Like microchip fabrication and other complex engineering tasks, the supply chain is full of uncertainty. The best way to handle uncertainty is to deal with it up front, instead of trying to sweep it under the rug in the misguided hope that if the corners of the rug are stapled down, it won’t escape and manifest as a supply chain disruption. So how do you attack uncertainty head on? You approach it like an engineer.

A recent blog post on the HBR blogs on “how engineers manage uncertainty” had some great advice on how to handle uncertainty like an engineer.
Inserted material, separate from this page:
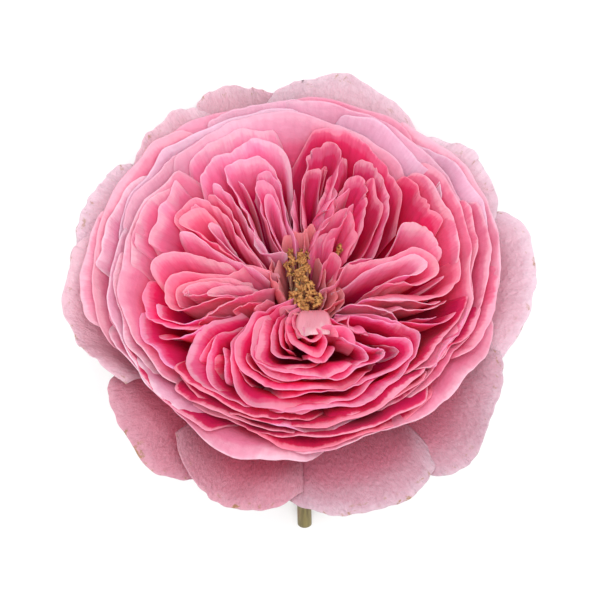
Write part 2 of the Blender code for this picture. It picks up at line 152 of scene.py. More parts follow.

  • Acknowledge the Uncertainty
    Ignoring it never works. Do your best to quantify the worst-case scenario, to mitigate as much of the uncertainty as you can, and to deal with the repercussions should it come to pass. For example, if you’re shipping a lot of product from China and the cargo ship sinks, and the holiday season is fast approaching (and it’s when you do 70% of your sales), if you have a dual sourcing strategy in place, you would quickly ramp up (overtime) production in the manufacturing facility where product can be manufactured and shipped to your warehouses in less time than it takes to ship them from China.
  • Have a Plan
    Working through a plan to deal with potential uncertainties helps to not only deal with repercussions when something happens, but to minimize the chances that something unexpected will happen in the first place. For example, if you realistically expect that 3% of products shipped to you will be faulty, you will order 103.1% of expected demand.
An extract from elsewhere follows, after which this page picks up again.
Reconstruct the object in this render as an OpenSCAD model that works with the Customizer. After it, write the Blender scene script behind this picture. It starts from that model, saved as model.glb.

  • Break Down the Process
    This lets you analyze each step carefully and understand not only where the risks can arise, but how to mitigate the risks and prevent them from occurring in the first place. If the risk is transportation, because there is a high risk of a truck being hijacked for valuable components, you’d add security and possibly split the shipment in half to increase the odds that at least some product makes it to you quickly.
  • Teamwork
    If all team members on a cross-disciplinary team work together, not only is there a greater chance of identifying all uncertainty, but there is a greater chance of coming up with production plans that minimize uncertainty due to more creative power being available. For example, let’s say the product is fragile and the uncertainty lies in how many units will survive multiple shipments from factory to warehouse, warehouse to store, and store to consumer. More mind power increases the chance that a sturdier design will be found or that better packaging will be identified.